Un aislamiento feroz
La alegría fue para Beethoven la mejor manera de combatir la bilis negra que le produjo la sordera
De todos los aislamientos posibles, el de la sordera es uno de los más terribles. Sigues en contacto con las cosas, pero un muro interno te separa de ellas: ahí están, pero se escapan o sólo alcanzas a barruntarlas (como si anduvieras atrapado en una burbuja). Es lo que le pasó a Ludwig van Beethoven. La música seguía circulándole por dentro, y de qué manera, pero no conectaba con la que sonaba fuera. Cuando un amigo, el compositor Louis Spohr, lo visitó durante la última fase de su vida lo encontró ensimismado tocando el piano. Lo tenía desafinado, de lo que no era consciente en absoluto, pero es que además de tanto en tanto aporreaba las teclas con una intensidad inaudita y, sin embargo, en los pasajes quedos casi no se lo escuchaba.
En una anotación de su diario hecha en 1960, el escritor polaco Witold Gombrowicz cuenta que durante su juventud devoró la música de Beethoven, pero que se había ido apartando de ella, se le fue convirtiendo “en algo cercano a un lugar común”. Escuchó entonces por casualidad el cuarteto en fa menor, y quedó deslumbrado de nuevo. Así que salió corriendo a comprarse los discos con sus 16 cuartetos, y volvió a enamorarse de su música. Este año se celebran los 250 años del nacimiento en Bonn del compositor, y el coronavirus ya ha estado entorpeciendo algunos de los actos programados. Pero lo que importa, realmente, es escucharlo y las condiciones son óptimas para hacerlo en lo que queda de este retiro obligatorio.
Fue hacia 1800 cuando Beethoven empezó a tener los primeros síntomas de que no oía bien. Un par de años después estaba tan desesperado que estuvo a punto de quitarse de en medio. En 1817 su sordera era prácticamente total. Fue por entonces cuando empezó el que se conoce como su periodo final, que se extiende hasta su muerte en 1827, y en el que compuso algunas de sus más impresionantes obras: la Missa solemnis, la novena sinfonía, las cuatro últimas sonatas para piano y los cinco últimos cuartetos, y la Gran Fuga op. 133. Aquel hombre sordo estaba inventándose en Viena, sobre todo en esos cuartetos, la música del futuro.

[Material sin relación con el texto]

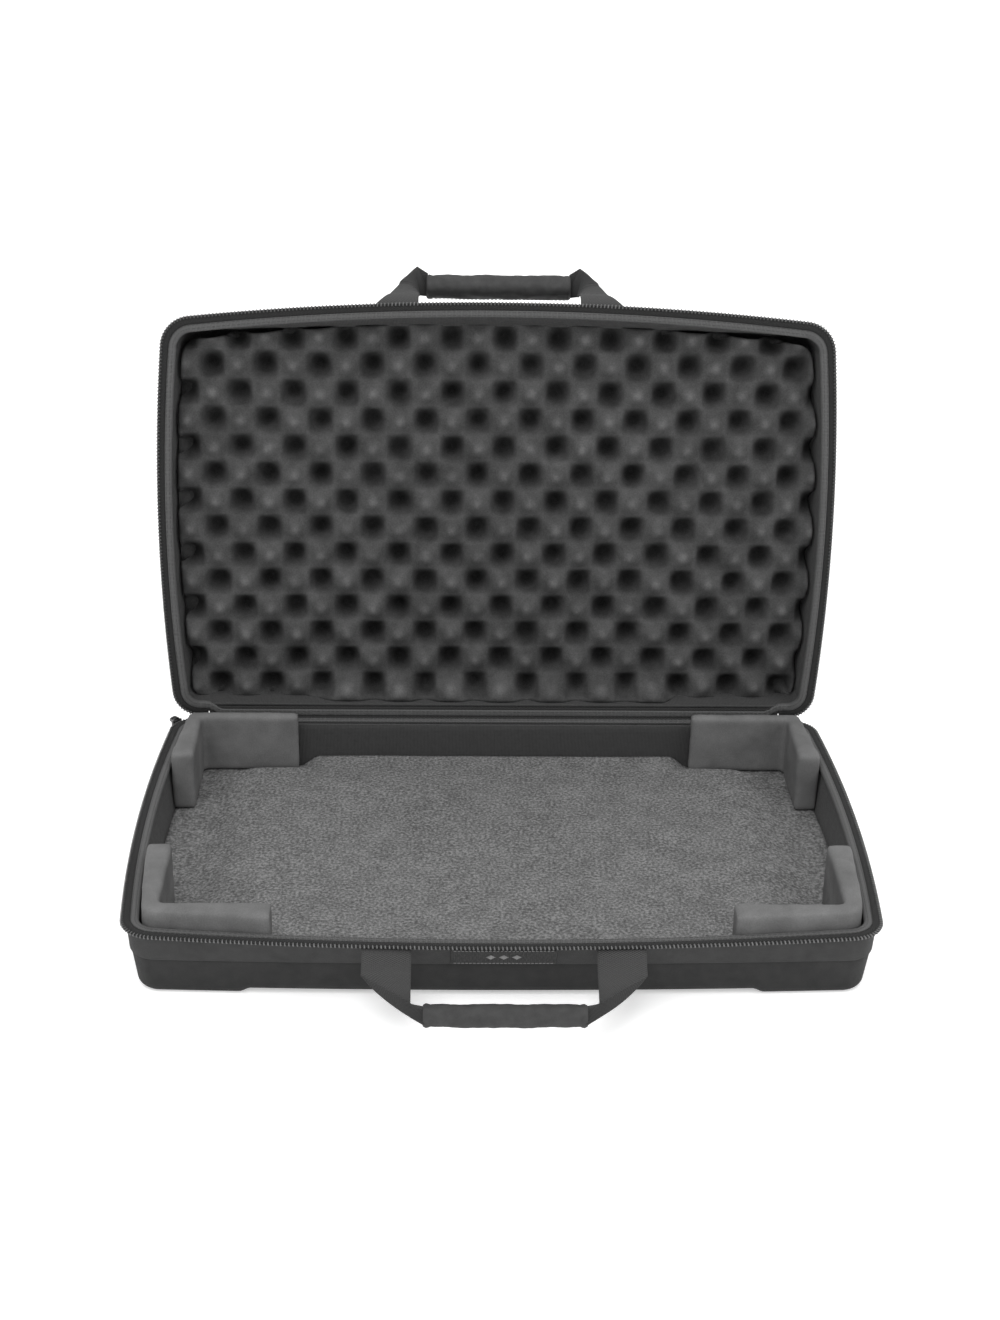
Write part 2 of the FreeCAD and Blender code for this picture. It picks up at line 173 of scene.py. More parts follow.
def outline(inset, bow=FRONT_BOW):
    """Closed outline moved in by inset, anticlockwise from the middle of the back.

    It always has the same number of points. Front and sides are large arcs, the back is straight."""
    x, y = CORNER_X - inset, HALF_DEPTH - inset
    r1, r2 = max(FRONT_R - inset, LEAST_R), max(REAR_R - inset, LEAST_R)
    side_r = (y * y + SIDE_BOW ** 2) / (2 * SIDE_BOW)
    front_r = (x * x + bow ** 2) / (2 * bow)
    cs = np.array([x + SIDE_BOW - side_r, 0.0])             # centres: side, front
    cf = np.array([0.0, front_r - y - bow])
    d = np.linalg.norm(cf - cs)
    ra, rb = side_r - r1, front_r - r1                      # the front corner's arc touches both
    k = (ra * ra - rb * rb + d * d) / (2 * d)
    h = math.sqrt(ra * ra - k * k)
    e = (cf - cs) / d
    options = [cs + k * e + s * h * np.array([-e[1], e[0]]) for s in (-1, 1)]
    c1 = max(options, key=lambda p: p[0] - p[1])
    c2 = np.array([cs[0] + math.sqrt((side_r - r2) ** 2 - (y - r2) ** 2), y - r2])
    angle = lambda v: math.atan2(v[1], v[0])
    af, a1, a2 = angle(c1 - cf), angle(c1 - cs), angle(c2 - cs)
    right = np.concatenate([
        arc(cf, front_r, -math.pi / 2, af, FRONT_STEPS)[:-1],
        arc(c1, r1, af, a1, FRONT_CORNER_STEPS)[:-1],
        arc(cs, side_r, a1, a2, SIDE_STEPS)[:-1],
        arc(c2, r2, a2, math.pi / 2, REAR_CORNER_STEPS)[:-1],
        np.stack([np.linspace(c2[0], 0, BACK_POINTS), np.full(BACK_POINTS, y)], 1),
    ])
    left = right[-2:0:-1] * (-1, 1)
    return np.concatenate([right[-1:], left, right[:-1]])


def bow_at(z):
    """Bow of the front wall at a height: full at the rim, slight from the band's lower edge down."""
    share = min(1.0, max(0.0, (z - BAND_LOW) / (SHELL_TOP - BAND_LOW)))
    return LOW_BOW + (FRONT_BOW - LOW_BOW) * share


RIM = outline(0.0)
COUNT = len(RIM)
CLOSED_RIM = np.concatenate([RIM, RIM[:1]])
LENGTH = run_lengths(CLOSED_RIM)
ZIP = slice(int(np.argmax(RIM[:, 0] < -REAR_ZIP_END)),
            COUNT - int(np.argmax(RIM[::-1, 0] > REAR_ZIP_END)))


def rim_point(s):
    return np.stack([np.interp(s % LENGTH[-1], LENGTH, CLOSED_RIM[:, i]) for i in (0, 1)], -1)


def along(s):
    """Point on the rim and its outward direction at length s from the middle of the back."""
    s = np.asarray(s, float) % LENGTH[-1]
    t = rim_point(s + 0.6) - rim_point(s - 0.6)
    t /= np.linalg.norm(t, axis=-1, keepdims=True)
    return rim_point(s), np.stack([t[..., 1], -t[..., 0]], -1)


def ease(t):
    t = np.clip(t, 0, 1)
    return t * t * (3 - 2 * t)


def wobble(points, scale, size, seed):
    """Smooth noise of one value per point, for points in mm."""
    off = Vector((seed * 7.3, seed * 3.1, seed * 5.7))
    return np.array([noise.noise(Vector(p) / scale + off) for p in points]) * size


def wobble_grid(x, y, scale, size, seed):
    flat = np.stack([x.ravel(), y.ravel(), np.zeros(x.size)], 1)
    return wobble(flat, scale, size, seed).reshape(x.shape)


def swept(name, profile, place, material, body, zipped=False, shape=None):
    """Sweeps a closed profile of (inset, z) round the outline, or only where the zip runs."""
    part = ZIP if zipped else slice(None)
    rows = [np.column_stack([outline(i)[part], np.full(len(RIM[part]), z)]) for i, z in profile]
    points = np.concatenate(rows)
    if shape is not None:
        points = shape(points)
    n, m = len(rows), len(rows[0])
    u = LENGTH[part] if zipped else LENGTH
    v = run_lengths(np.array(profile + profile[:1], float))
    faces = list(grid_faces(n, m, True, not zipped))
    uv = list(grid_uv(n, m, u, v, True, not zipped))
    if zipped:
        add_caps(faces, uv, range(0, n * m, m), range(m - 1, n * m, m), True)
    return build(name, points, faces, place, material, body, uv)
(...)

A uno de ellos, el duodécimo, se refiere en otro momento Gombrowicz para mostrar cuánta emoción hay en sus “embriagadoras armonías” y en sus “modulaciones voluptuosas”, y, al mismo tiempo, y a cada instante, “una mano severa y hasta brutal y despiadada viola este deleite y te obliga a terribles afiladuras, saltos repentinos y a una dura economía” en lo que resume como una ascética expresión.
También el filósofo Eugenio Trías se ocupó en La imaginación sonora de está época final de Beethoven. Describe el andante del op. 132, su cuarteto más autobiográfico, diciendo: “El enfermo acaba de salir, para decirlo de modo anacrónico, de la unidad de cuidados intensivos”. Más adelante escribe que “la chispa divina, hija del Elíseo, es el único farmakon que puede espantar esa infirmitas procedente de la bilis negra”. A la melancolía que le producía a Beethoven su aislamiento la considera un “virus anímico que suscita pasmo y parálisis ante el Tiempo: el tiempo que transcurre en veloz carrera hacia la muerte”. En estos duros días de confinamiento muchos habrán tenido noticia de esta afección tenebrosa que “envenena el alma”. Beethoven, según Trías, supo darle respuesta: “Solo la alegría puede servir de traca contra esa pócima mortal”. Y la llevó a su música.